• [Task]:
Every line from the beginning of the records below up to the one holding "import Sketcher" should be quoted exactly; leave out the rest.

• [Source data]:

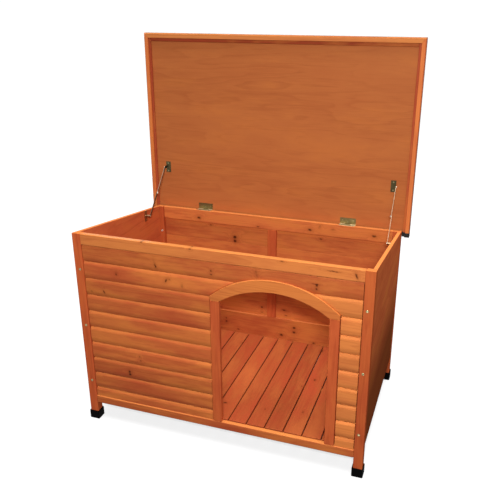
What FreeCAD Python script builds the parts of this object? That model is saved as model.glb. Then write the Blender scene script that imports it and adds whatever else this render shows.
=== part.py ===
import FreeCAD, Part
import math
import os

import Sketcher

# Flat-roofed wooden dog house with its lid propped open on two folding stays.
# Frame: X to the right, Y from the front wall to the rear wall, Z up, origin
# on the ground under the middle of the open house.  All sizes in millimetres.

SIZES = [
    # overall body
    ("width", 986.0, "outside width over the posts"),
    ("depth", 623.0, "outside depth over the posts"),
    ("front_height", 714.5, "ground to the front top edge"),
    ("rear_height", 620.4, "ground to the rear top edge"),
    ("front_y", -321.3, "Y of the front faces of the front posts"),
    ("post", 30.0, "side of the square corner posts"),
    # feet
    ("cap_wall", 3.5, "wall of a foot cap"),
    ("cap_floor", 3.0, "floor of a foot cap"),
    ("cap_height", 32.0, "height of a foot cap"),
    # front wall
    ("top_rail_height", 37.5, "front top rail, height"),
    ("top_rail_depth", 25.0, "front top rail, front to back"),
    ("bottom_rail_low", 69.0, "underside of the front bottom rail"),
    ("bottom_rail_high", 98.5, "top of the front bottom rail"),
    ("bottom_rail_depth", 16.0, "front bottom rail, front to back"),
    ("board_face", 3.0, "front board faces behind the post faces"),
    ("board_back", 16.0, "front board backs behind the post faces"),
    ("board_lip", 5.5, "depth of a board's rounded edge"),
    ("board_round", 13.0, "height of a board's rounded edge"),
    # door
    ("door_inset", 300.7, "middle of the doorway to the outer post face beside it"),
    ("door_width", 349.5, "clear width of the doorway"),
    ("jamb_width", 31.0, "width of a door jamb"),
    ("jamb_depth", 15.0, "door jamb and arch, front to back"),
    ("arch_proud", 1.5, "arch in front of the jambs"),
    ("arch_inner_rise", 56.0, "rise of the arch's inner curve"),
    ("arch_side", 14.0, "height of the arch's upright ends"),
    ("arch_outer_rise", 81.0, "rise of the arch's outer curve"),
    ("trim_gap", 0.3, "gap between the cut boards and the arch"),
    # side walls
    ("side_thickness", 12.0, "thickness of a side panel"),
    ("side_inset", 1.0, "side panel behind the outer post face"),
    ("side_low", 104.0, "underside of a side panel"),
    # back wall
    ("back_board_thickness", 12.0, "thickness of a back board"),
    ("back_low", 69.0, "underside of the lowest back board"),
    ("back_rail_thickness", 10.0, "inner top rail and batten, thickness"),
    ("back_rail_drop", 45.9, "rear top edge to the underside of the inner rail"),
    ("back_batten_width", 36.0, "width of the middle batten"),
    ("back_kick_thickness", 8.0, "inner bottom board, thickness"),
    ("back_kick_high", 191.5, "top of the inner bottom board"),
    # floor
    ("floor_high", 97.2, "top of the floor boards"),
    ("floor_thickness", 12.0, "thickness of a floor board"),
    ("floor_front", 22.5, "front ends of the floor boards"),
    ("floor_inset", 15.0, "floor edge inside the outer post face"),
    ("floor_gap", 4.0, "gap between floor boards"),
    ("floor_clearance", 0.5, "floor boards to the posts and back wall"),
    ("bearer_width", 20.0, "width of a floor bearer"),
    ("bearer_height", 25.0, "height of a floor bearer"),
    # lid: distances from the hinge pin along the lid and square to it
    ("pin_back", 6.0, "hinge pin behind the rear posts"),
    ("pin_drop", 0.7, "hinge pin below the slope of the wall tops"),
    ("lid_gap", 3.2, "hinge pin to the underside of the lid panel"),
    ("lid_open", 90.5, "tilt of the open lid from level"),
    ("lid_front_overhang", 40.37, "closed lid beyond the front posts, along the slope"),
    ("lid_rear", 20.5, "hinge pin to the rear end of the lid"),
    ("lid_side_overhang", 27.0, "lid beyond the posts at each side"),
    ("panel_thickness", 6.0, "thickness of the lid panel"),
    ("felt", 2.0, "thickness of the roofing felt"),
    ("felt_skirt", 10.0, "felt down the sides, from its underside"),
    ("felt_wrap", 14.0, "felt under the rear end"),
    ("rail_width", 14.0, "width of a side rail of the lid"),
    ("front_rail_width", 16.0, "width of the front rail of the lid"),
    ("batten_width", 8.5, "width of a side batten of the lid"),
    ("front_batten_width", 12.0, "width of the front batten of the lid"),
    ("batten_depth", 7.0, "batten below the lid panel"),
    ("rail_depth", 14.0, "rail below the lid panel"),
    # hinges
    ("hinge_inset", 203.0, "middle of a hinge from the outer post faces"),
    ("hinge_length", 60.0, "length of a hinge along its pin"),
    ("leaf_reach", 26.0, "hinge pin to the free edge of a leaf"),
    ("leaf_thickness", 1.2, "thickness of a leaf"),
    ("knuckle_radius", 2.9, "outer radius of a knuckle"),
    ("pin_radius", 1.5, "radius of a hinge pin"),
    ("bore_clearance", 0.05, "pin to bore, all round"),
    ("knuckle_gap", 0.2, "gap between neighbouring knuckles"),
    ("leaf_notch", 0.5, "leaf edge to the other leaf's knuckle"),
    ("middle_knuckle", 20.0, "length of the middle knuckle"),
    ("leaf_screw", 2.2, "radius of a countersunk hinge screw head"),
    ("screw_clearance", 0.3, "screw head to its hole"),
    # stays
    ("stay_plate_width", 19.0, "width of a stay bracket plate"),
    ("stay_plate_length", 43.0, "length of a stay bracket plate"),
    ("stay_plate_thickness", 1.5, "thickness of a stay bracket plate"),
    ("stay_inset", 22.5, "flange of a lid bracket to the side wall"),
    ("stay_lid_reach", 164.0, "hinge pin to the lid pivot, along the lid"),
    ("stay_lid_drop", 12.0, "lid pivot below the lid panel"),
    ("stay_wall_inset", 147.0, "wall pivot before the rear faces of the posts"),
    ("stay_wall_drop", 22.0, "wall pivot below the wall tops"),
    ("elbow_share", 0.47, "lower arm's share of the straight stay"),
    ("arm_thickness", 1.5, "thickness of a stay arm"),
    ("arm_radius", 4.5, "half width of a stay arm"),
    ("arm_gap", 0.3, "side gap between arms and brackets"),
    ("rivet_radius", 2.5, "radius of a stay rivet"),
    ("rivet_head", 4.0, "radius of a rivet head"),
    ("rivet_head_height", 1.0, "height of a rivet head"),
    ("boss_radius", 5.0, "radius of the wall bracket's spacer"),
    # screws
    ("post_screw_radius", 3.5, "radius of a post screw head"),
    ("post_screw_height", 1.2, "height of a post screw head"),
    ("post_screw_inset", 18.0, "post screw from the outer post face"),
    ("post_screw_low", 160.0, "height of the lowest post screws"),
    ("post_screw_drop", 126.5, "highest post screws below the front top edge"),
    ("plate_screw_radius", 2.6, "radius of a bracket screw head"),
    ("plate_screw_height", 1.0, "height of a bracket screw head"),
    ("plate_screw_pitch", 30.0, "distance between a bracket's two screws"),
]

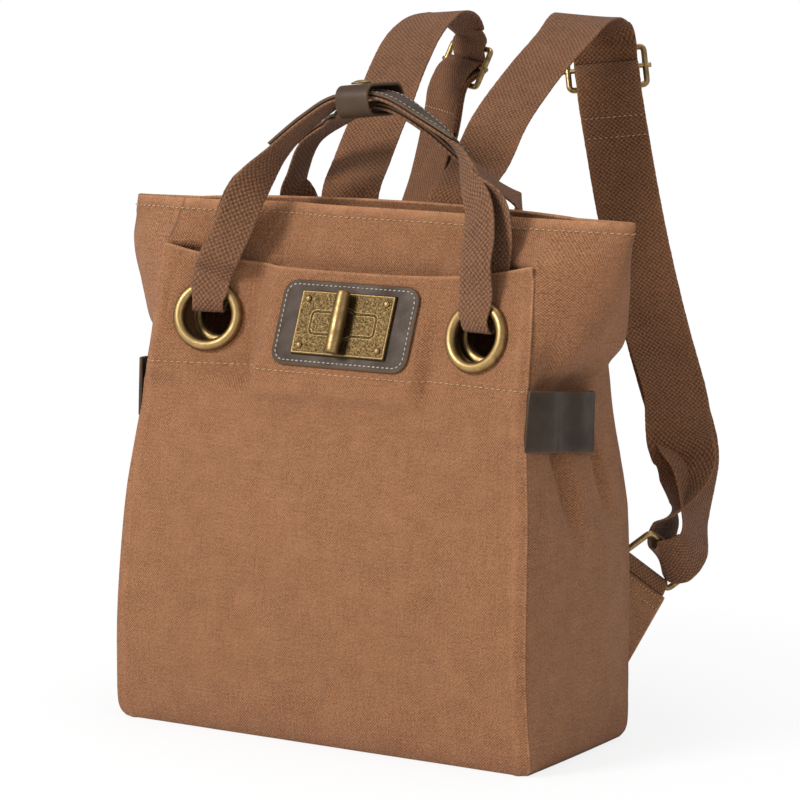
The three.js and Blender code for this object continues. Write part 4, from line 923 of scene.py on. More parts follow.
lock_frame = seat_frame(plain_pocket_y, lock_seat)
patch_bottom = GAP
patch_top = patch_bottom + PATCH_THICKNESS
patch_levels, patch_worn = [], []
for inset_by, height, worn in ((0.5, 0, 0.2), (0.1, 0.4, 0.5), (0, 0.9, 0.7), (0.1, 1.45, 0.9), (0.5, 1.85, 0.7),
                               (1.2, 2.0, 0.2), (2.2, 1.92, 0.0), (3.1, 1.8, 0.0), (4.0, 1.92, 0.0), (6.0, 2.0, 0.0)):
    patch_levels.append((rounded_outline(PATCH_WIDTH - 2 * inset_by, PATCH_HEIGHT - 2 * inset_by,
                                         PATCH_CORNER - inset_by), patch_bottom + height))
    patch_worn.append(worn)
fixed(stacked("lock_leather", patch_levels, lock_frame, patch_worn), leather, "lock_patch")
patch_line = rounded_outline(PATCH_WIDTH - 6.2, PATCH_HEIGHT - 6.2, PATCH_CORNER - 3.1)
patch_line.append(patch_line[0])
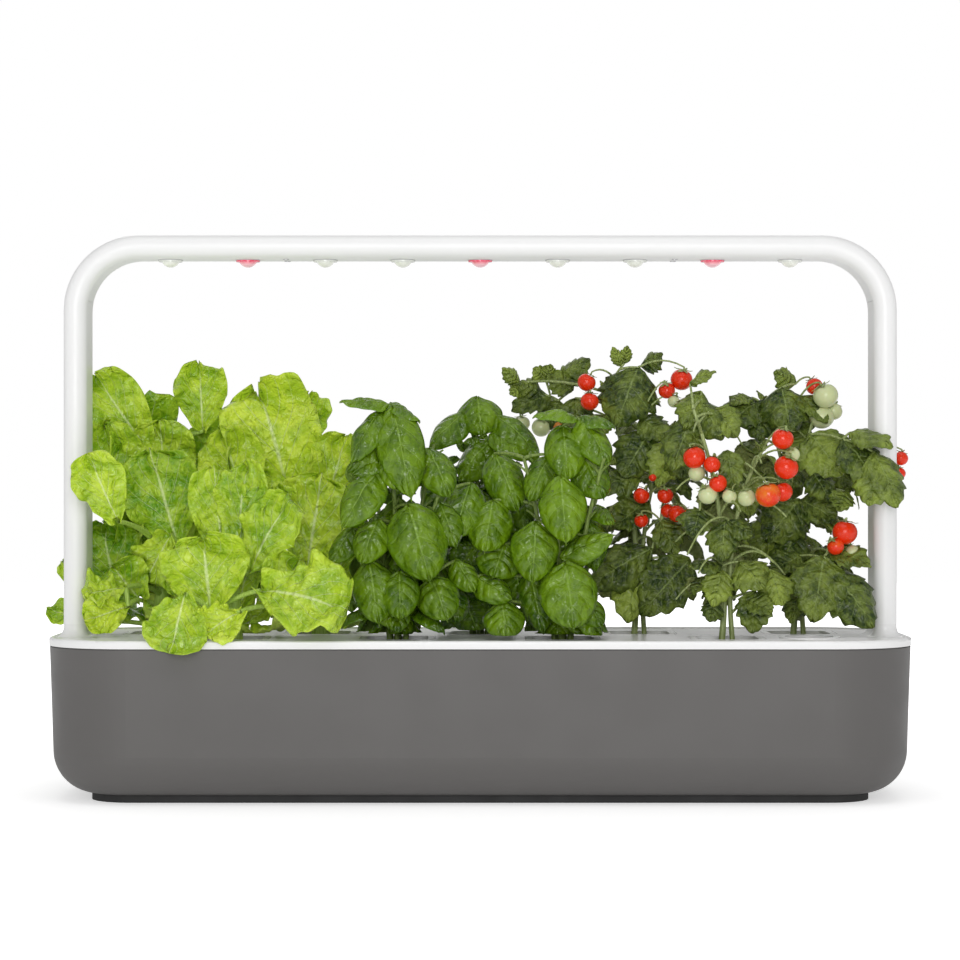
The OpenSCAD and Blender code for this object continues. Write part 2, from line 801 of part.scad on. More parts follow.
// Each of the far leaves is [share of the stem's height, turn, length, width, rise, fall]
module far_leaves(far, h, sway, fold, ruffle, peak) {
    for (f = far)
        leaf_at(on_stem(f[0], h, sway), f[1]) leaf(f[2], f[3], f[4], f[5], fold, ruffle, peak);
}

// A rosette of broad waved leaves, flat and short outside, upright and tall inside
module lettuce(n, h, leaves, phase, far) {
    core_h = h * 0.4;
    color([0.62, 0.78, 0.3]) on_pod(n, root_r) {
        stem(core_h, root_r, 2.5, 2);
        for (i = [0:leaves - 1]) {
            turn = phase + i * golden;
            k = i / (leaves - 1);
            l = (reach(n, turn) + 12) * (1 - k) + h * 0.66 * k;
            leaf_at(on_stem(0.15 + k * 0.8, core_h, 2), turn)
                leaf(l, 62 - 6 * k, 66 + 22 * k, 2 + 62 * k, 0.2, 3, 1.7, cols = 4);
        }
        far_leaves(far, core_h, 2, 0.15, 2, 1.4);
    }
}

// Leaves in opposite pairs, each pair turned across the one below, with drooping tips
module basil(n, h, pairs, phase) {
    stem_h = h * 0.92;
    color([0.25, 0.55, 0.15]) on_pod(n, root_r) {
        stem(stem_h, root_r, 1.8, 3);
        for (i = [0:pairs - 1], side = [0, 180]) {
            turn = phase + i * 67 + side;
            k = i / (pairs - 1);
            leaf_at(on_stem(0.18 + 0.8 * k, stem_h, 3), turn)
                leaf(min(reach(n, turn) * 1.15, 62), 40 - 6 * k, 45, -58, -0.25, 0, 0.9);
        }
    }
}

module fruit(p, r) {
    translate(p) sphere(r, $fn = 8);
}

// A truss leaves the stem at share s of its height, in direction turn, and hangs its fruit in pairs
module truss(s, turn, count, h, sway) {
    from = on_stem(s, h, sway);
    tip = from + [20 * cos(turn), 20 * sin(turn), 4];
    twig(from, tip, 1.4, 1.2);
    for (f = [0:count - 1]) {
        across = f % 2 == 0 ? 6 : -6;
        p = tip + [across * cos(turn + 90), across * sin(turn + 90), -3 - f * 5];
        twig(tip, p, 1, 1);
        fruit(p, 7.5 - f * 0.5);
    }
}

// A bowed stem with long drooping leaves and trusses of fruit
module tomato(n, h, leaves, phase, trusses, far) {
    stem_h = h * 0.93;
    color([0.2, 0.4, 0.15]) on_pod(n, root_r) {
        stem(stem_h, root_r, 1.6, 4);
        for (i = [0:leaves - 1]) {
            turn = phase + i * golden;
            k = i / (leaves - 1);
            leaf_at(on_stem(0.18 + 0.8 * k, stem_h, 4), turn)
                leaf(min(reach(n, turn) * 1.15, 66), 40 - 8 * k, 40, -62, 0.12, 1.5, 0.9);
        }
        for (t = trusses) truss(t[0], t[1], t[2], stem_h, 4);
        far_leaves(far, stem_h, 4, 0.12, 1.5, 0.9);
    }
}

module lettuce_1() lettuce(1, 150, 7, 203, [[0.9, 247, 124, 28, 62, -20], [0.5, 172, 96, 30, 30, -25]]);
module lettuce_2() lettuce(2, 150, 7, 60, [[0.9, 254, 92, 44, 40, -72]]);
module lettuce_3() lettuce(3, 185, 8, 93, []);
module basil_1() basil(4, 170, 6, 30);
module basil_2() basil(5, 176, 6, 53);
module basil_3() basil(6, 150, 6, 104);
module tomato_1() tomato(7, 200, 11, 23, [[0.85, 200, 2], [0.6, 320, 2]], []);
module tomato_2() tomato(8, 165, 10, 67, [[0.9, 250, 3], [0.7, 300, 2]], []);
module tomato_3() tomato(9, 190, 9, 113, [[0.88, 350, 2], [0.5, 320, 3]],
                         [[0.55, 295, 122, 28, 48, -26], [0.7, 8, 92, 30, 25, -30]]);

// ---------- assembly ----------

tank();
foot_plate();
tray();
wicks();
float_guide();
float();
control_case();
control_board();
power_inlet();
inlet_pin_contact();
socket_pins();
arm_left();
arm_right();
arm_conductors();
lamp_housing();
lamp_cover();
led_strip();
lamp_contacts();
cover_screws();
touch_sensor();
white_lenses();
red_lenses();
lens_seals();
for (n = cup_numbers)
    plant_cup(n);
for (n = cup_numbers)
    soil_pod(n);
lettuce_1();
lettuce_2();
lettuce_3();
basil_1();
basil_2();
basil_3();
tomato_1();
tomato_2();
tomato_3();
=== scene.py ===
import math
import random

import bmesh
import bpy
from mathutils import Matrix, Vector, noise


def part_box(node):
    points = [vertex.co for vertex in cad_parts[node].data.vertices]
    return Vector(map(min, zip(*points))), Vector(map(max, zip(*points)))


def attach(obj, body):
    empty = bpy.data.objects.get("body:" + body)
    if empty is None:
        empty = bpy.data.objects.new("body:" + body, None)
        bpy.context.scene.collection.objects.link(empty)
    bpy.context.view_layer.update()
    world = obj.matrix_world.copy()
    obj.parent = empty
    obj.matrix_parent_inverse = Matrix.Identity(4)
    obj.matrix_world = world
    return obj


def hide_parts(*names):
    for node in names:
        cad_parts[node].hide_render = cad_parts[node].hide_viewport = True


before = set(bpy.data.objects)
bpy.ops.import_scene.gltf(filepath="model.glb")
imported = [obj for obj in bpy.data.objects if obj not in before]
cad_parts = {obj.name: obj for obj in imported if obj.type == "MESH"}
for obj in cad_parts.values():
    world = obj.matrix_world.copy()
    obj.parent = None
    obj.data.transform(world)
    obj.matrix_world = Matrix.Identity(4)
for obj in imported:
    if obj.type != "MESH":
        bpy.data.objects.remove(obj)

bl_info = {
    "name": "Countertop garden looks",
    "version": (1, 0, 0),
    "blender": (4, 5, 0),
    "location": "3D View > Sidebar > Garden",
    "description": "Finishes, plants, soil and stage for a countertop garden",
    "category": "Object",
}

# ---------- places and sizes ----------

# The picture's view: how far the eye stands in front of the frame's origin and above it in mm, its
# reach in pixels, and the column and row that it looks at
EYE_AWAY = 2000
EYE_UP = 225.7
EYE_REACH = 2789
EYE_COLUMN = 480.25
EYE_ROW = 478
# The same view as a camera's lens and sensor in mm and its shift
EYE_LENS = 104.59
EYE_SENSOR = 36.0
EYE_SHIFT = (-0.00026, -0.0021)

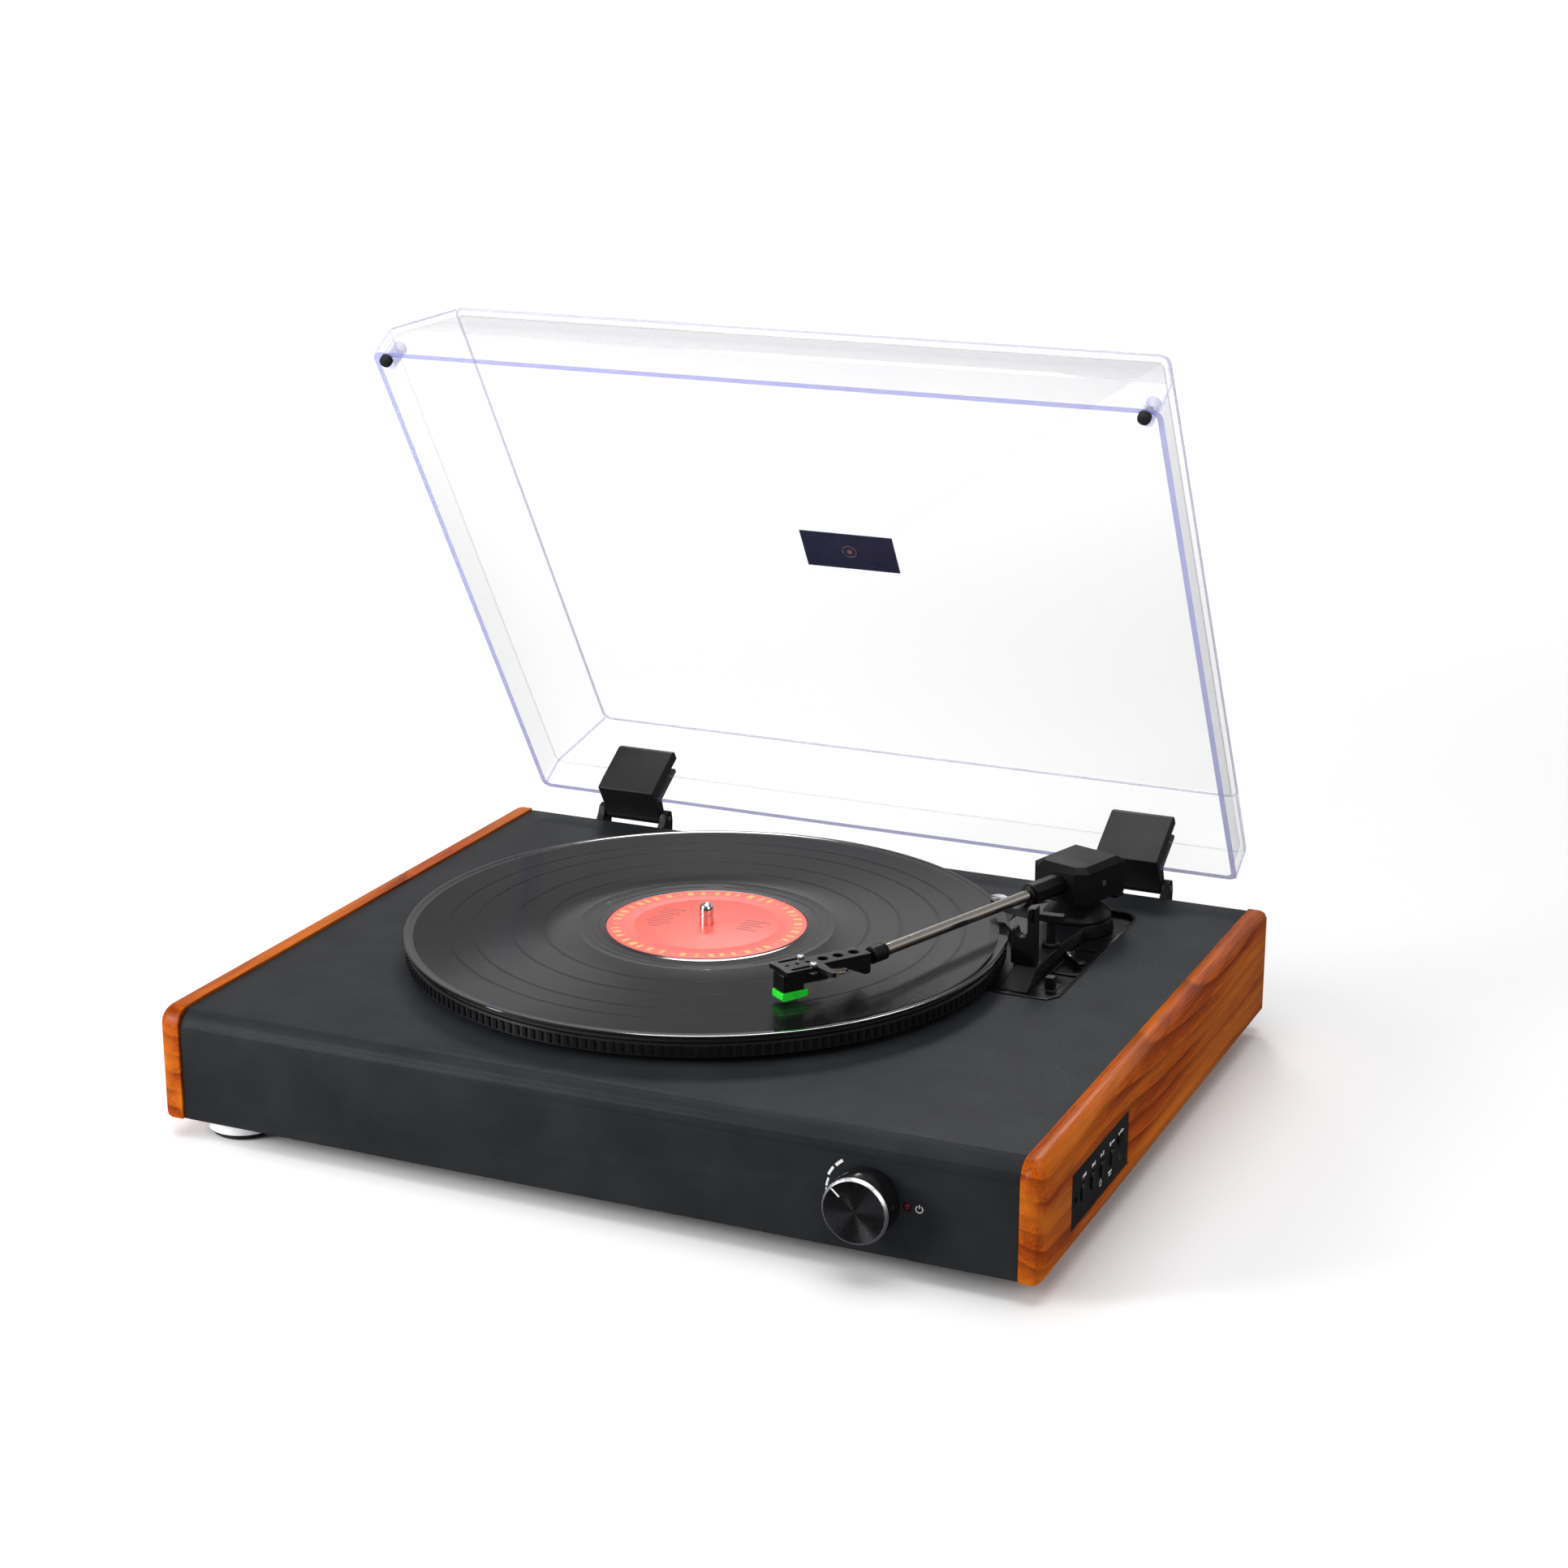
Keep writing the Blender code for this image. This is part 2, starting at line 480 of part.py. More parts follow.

• [Written reply]:
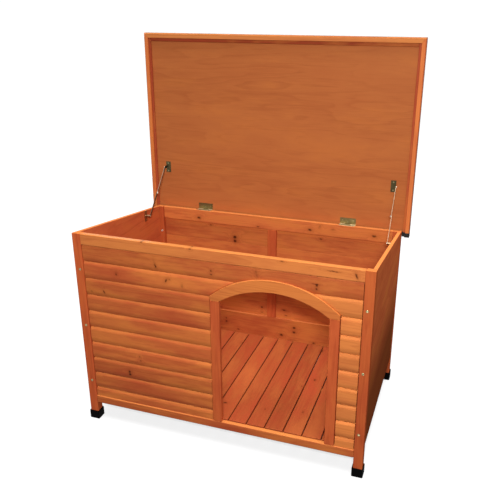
What FreeCAD Python script builds the parts of this object? That model is saved as model.glb. Then write the Blender scene script that imports it and adds whatever else this render shows.
=== part.py ===
import FreeCAD, Part
import math
import os

import Sketcher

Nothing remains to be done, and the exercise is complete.